In order to put more resources into these new priority areas and to sharpen our strategic focus, it is necessary to reduce the resources the FCO puts into certain other issues, notably where other Whitehall Departments in London are better placed to direct HMG’s international priorities, in particular in the areas of sustainable development, science and innovation, and crime and drugs.

Miliband also said that “we will be taking forward the detailed planning and implementation over the next few months, inside the FCO and with other Government Departments”.  As that process gets underway, it would be good to hear more about FCO’s strategy in two particular areas:

1. Its role on policy synthesis.  As David and I set out in our paper last April on Fixing the Foreign Office, one of the core problems in UK foreign policy is that with domestic departments all leading internationally on their little bit of foreign policy (Defra on climate, BERR on energy and so on), we have a problem with policy coherence arising from the fact that all of these organisational silos emphatically do not add up to a whole that’s more than the sum of its parts.  Traditionally, overcoming this would have been a Cabinet Office job.  But today, the Cabinet Office just doesn’t have the resources for such a complex task.  So does FCO have a special role in effecting a strategic policy synthesis and in joining up the dots?  And if so, how does it work?

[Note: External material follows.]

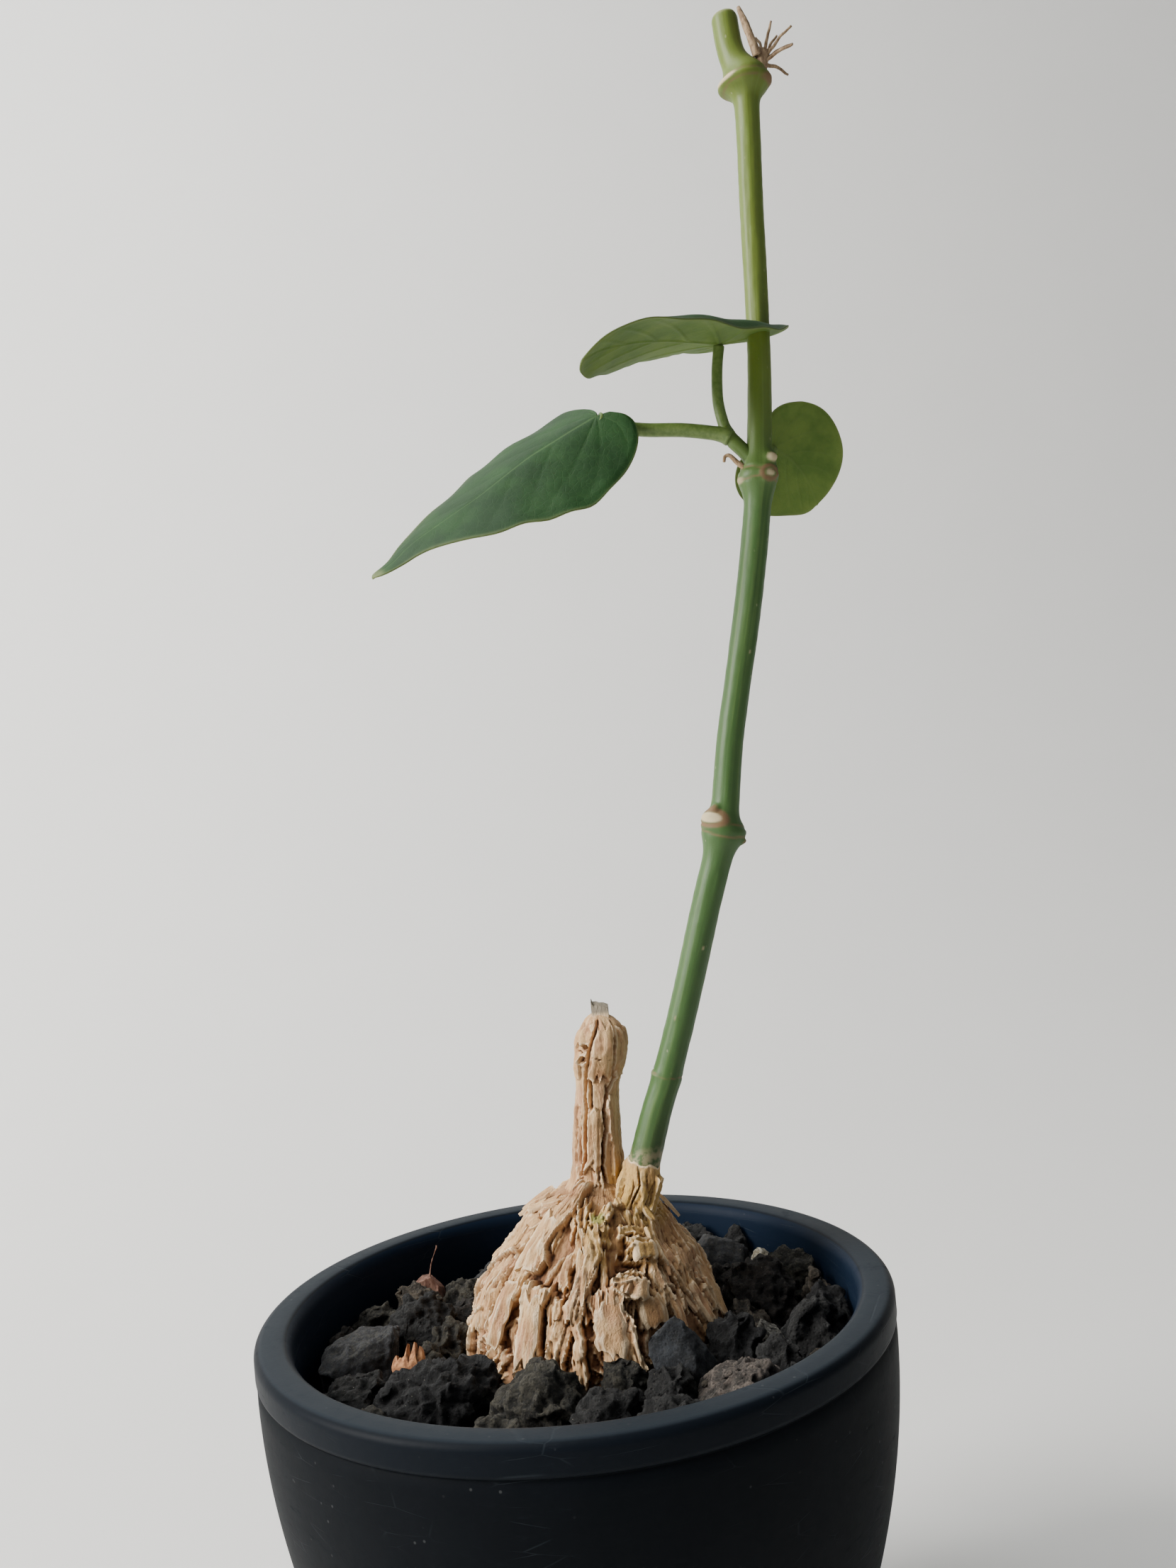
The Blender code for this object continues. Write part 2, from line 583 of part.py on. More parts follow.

2. Its theory of influence.  Miliband is already clear that the new empowerment of non-state actors in foreign policy is a Big Deal (c.f. his idea of the ‘civilian surge’).  But if diplomats’ work now extends far beyond just talking to other diplomats, does the FCO have a clear approach towards leveraging influence in this new context?  (This is the question that David and I will be tackling in our forthcoming Demos pamphlet on The New Public Diplomacy.)  And if so, how does it work?